Published online by Cambridge University Press: 19 December 2024
At the risk of confusing the reader, this final chapter will be dedicated to illustrating some problematic and ambiguous cases with the help of the model as articulated over the previous chapters.
The problem, obviously, is that shocks never come singularly and are often of a complex nature with many and varied repercussions so that – at times – the policy reaction is ambiguous. At the time of writing (Spring 2023) the obvious examples to look into are the recovery from the Covid pandemic and the return of inflation after the Russian invasion of Ukraine in February 2022. The point to note is that these complex shocks cannot be constrained to be either a demand or a supply shock because there are major repercussions on both sides so that how to react to them is sometimes a major conundrum as far as policymakers are concerned.
The energy crisis
The rise in the price of energy is an example of such ambiguities. It may be envisaged that the price of energy would enter the specification of the Weintraub relationship in the component labelled R where the price of raw materials for production was factored in the pricing equation.

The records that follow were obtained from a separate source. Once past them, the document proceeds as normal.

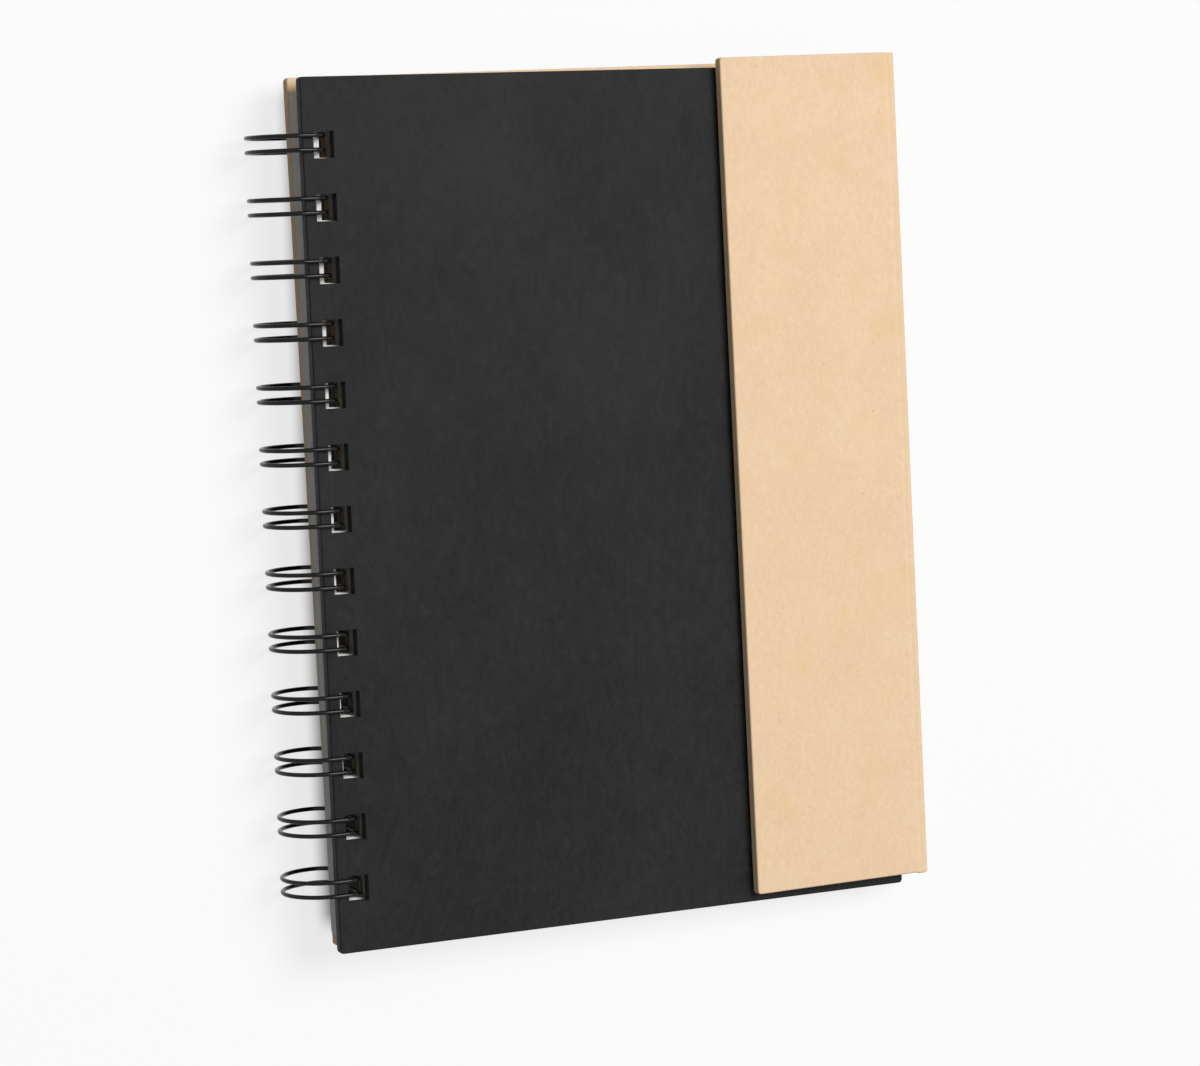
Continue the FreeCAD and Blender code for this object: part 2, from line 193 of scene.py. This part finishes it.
# %% Writing shaders as expressions
class Flow:
    """A number flowing through a material, which plain maths can be done on."""

    def __init__(self, finish, socket):
        self.finish = finish
        self.socket = socket

    def __add__(self, other):
        return self.finish.maths("ADD", self, other)

    def __radd__(self, other):
        return self.finish.maths("ADD", other, self)

    def __sub__(self, other):
        return self.finish.maths("SUBTRACT", self, other)

    def __rsub__(self, other):
        return self.finish.maths("SUBTRACT", other, self)

    def __mul__(self, other):
        return self.finish.maths("MULTIPLY", self, other)

    def ramp(self, low, high):
        """0 below low, 1 above high, smooth between."""
        settings = {"interpolation_type": "SMOOTHSTEP"}
        return self.finish.add("ShaderNodeMapRange", settings, self, low, high, 0.0, 1.0)[0]


class Finish:
    """A material and the nodes added to it."""

    def __init__(self, name):
        self.material = bpy.data.materials.new(name)
        self.material.use_nodes = True
        self.tree = self.material.node_tree
        self.shader = self.tree.nodes["Principled BSDF"]
        self.place = Flow(self, self.tree.nodes.new("ShaderNodeTexCoord").outputs["Object"])

    def put(self, socket, value):
        if isinstance(value, Flow):
            self.tree.links.new(value.socket, socket)
        elif isinstance(value, tuple) and len(value) == 3 and socket.type == "RGBA":
            socket.default_value = (*value, 1.0)
        else:
            socket.default_value = value

    def add(self, kind, settings, *values, **named):
        node = self.tree.nodes.new(kind)
        for key, value in settings.items():
            setattr(node, key, value)
        for socket, value in zip(node.inputs, values):
            self.put(socket, value)
        for key, value in named.items():
            self.put(node.inputs[key.replace("_", " ")], value)
        return [Flow(self, socket) for socket in node.outputs]

    def maths(self, operation, *values):
        return self.add("ShaderNodeMath", {"operation": operation}, *values)[0]

    def set(self, **named):
        for key, value in named.items():
            self.put(self.shader.inputs[key.replace("_", " ")], value)

    def turned(self, scale=(1, 1, 1), across=book_across, along=book_along):
        """Object coordinates in the book's directions: x across, y along the spine, z up."""
        up = across.cross(along)
        parts = [self.add("ShaderNodeVectorMath", {"operation": "DOT_PRODUCT"}, self.place,
                          tuple(way * size))[1] for way, size in zip((across, along, up), scale)]
        return self.add("ShaderNodeCombineXYZ", {}, *parts)[0]

    def noise(self, place, scale, detail=4.0, rough=0.5, warp=0.0):
        return self.add("ShaderNodeTexNoise", {}, Vector=place, Scale=scale, Detail=detail,
                        Roughness=rough, Distortion=warp)[0]

    def mix(self, factor, first, second):
        """first where factor is 0, second where it is 1. Both are colours, for which the Mix
        node has its inputs 6 and 7 and its output 2."""
        node = self.tree.nodes.new("ShaderNodeMix")
        node.data_type = "RGBA"
        for index, value in ((0, factor), (6, first), (7, second)):
            self.put(node.inputs[index], value)
        return Flow(self, node.outputs[2])

    def bump(self, height, depth, strength=1.0):
        return self.add("ShaderNodeBump", {}, Height=height, Distance=depth, Strength=strength)[0]


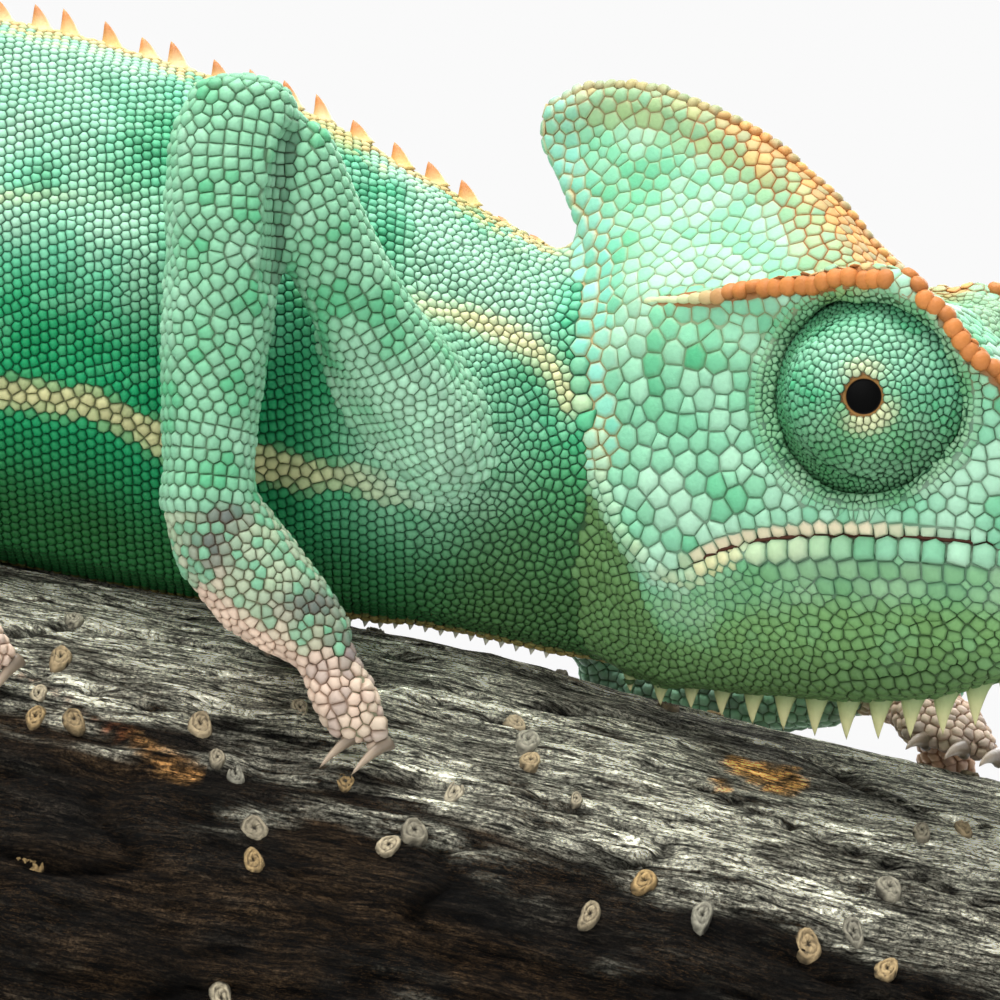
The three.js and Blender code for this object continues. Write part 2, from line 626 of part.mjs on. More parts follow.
function addLeg(name, leg, perchClear, trunkClear) {
  const [pair, side] = name.split('_');
  const fore = pair === 'fore';
  const upper = limb(leg.upper, leg.upperRadius, FACETS.limb);
  const upperClear = limb(leg.upper, leg.upperRadius, FACETS.limb, GAP);
  const lower = limb(leg.lower, leg.lowerRadius, FACETS.limb);
  const lowerClear = limb(leg.lower, leg.lowerRadius, FACETS.limb, GAP);
  const palm = limb(leg.palm, leg.palmRadius, FACETS.palm);
  const palmClear = limb(leg.palm, leg.palmRadius, FACETS.palm, GAP);
  const limbsClear = join([lowerClear, palmClear]);
  add(`${fore ? 'upper_arm' : 'thigh'}_${side}`, upper.subtract(trunkClear), 'limb');
  add(`${fore ? 'forearm' : 'shin'}_${side}`, lower.subtract(upperClear).subtract(trunkClear), 'limb');
  const palmCut = palm.subtract(lowerClear).subtract(perchClear).subtract(trunkClear);
  add(`${fore ? 'hand' : 'foot'}_${side}`, palmCut, 'foot');
  const bundles = ['outer', 'inner'].map((key) => [key, toesSolid(leg[key])]);
  const outerToes = bundles[0][1];
  for (const [key, toes] of bundles) {
    const clear = key === 'inner' ? toes.subtract(outerToes) : toes;
    const cut = clear.subtract(limbsClear).subtract(perchClear).subtract(trunkClear);
    add(`toes_${key}_${pair}_${side}`, cut, 'foot');
    clawSolids(leg[key]).forEach((claw, i) => {
      const bare = claw.subtract(toes).subtract(perchSolid(0.05));
      add(`claw_${key}_${i + 1}_${pair}_${side}`, bare, 'claw');
    });
  }
}

const perchClear = perchSolid(0.2);
const headClear = headCore(GAP);
const trunkClear = trunkSolid(GAP);
addHead();
addEyes();
addTrunk(perchClear, headClear);
for (const [name, leg] of Object.entries(LEGS)) addLeg(name, leg, perchClear, trunkClear);
add('perch', perchSolid(), 'bark');
add('stand_base', baseSolid(), 'stand');
add('stand_rod_front', rodSolid(ROD.frontX), 'rod');
add('stand_rod_rear', rodSolid(ROD.rearX), 'rod');

export default group;
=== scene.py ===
"""Veiled chameleon on a cut length of branch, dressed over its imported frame.

Lengths in the working arrays are millimetres; meshes are written in metres.
"""
import math
from functools import cache
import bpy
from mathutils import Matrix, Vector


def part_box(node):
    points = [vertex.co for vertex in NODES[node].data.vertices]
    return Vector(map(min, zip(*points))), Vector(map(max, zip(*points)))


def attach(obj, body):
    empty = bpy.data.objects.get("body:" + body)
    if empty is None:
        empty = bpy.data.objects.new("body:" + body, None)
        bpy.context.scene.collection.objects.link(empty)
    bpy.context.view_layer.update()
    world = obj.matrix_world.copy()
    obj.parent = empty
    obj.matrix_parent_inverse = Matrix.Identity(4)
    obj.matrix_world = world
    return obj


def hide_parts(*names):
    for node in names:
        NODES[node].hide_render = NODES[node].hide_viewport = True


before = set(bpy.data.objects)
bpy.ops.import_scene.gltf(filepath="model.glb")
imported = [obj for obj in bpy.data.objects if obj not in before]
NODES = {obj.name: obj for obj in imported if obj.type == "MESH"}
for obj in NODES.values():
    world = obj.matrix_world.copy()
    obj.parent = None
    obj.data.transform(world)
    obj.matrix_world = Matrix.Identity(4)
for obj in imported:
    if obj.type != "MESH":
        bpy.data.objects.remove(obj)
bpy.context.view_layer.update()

from types import SimpleNamespace

import bmesh
import bpy
import numpy as np
from bpy.props import FloatProperty, FloatVectorProperty, IntProperty, PointerProperty
from mathutils import Vector, noise
from mathutils.bvhtree import BVHTree
from mathutils.kdtree import KDTree

bl_info = {
    "name": "Veiled chameleon display model",
    "version": (1, 0, 0),
    "blender": (4, 5, 0),
    "location": "View3D > Sidebar > Chameleon",
    "description": "Builds a veiled chameleon with its scales, perch and stand",
    "category": "Add Mesh",
}

MM = 0.001
TURN = 2 * math.pi


def rgb(red, green, blue):
    """Linear colour of a shade given as it looks on paper, 0 to 255."""
    shade = np.array([red, green, blue]) / 255.0
    return np.where(shade <= 0.04045, shade / 12.92, ((shade + 0.055) / 1.055) ** 2.4)


# ---- settings --------------------------------------------------------------------------------
def length(name, default_mm, about):
    return FloatProperty(name=name, description=about, default=default_mm * MM,
                         unit="LENGTH", subtype="DISTANCE", precision=5)


def shade(name, red, green, blue, about):
    return FloatVectorProperty(name=name, description=about, subtype="COLOR", size=3,
                               min=0, max=1, default=tuple(rgb(red, green, blue)))


class SkinSettings(bpy.types.PropertyGroup):
    voxel: length("Voxel", 0.6, "Edge length of the skin's own mesh")
    swell: length("Swell", 0.24, "Growth of each solid, so that the cuts between them close")
    depth: length("Scale depth", 0.26, "How far the skin lies under the outer form")
    smoothing: IntProperty(name="Smoothing", description="Rounds of smoothing", default=50, min=0)
    melting: length("Joint softness", 4.6, "Reach of the soft change from limb to body")


class ScaleSettings(bpy.types.PropertyGroup):
    flank: length("Flank pitch", 0.7, "Spacing of the granules on the trunk")
    tail: length("Tail pitch", 0.84, "Spacing of the granules on the tail")
    limb: length("Limb pitch", 0.9, "Spacing of the scales on the arms and legs")
    hand: length("Hand pitch", 0.74, "Spacing of the scales on wrists, hands and feet")
    toe: length("Toe pitch", 0.8, "Spacing of the scales on the toes")
    neck: length("Neck pitch", 0.58, "Spacing of the granules on the neck")
    turret: length("Turret pitch", 0.54, "Spacing of the largest granules on the eye turrets")
    relax: IntProperty(name="Relaxing", description="Rounds of evening out", default=3, min=0)


class ColourSettings(bpy.types.PropertyGroup):
    mint: shade("Mint", 134, 202, 164, "Pale green of the upper flank and casque")
    pale: shade("Pale mint", 172, 214, 186, "Palest green of the cheek and nape")
    emerald: shade("Emerald", 12, 160, 100, "Bright green of the dark bands")
    deep: shade("Deep green", 2, 110, 58, "Darkest green of the flank")
    # Belly green is darker than the belly itself: it paints the shade on the underside.
    belly: shade("Belly green", 40, 98, 46, "Green of the belly")
    throat: shade("Throat green", 114, 158, 94, "Yellowish green of the throat")
    cream: shade("Cream", 232, 216, 162, "Cream of the flank stripe and lips")
    orange: shade("Orange", 206, 130, 68, "Orange of the brow and crest")
    yellow: shade("Yellow", 238, 200, 122, "Yellow of the back crest")
    aqua: shade("Aqua", 132, 208, 192, "Aqua of the casque's rear row")
    limb: shade("Limb green", 132, 192, 154, "Green of the arms and legs")
    sole: shade("Sole pink", 232, 206, 184, "Pinkish beige of the toes")
    bruise: shade("Wrist grey", 64, 66, 76, "Dark patches on wrist and hand")
    claw: shade("Claw", 142, 126, 108, "Grey horn of the claws")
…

A rise in this price was represented already as a permanent negative shock to supply in Figure 1.7 so that potential output was lower than before (from ye to ye’) prompting the central bank to raise the interest rate in order to restore inflation to the target rate. However, for a country that is a net importer of energy the picture can be more complicated because the rise in energy price is also a negative demand shock. This is true for a number of reasons. First, in an open economy model the rise in the price of energy would indicate that the current account balance must show either a reduced surplus or a deeper deficit than before such a change occurred. On both accounts one can therefore imagine the open economy IS curve shifting left. But this can be justified also on the basis of energy being a necessary expenditure for consumers that are forced to cut back on other items. So on the basis of a drop in consumer confidence the IS curve can be imagined to be shifting left too. This is illustrated in Figure 10.1, which is effectively a modified rendition of Figure 1.7.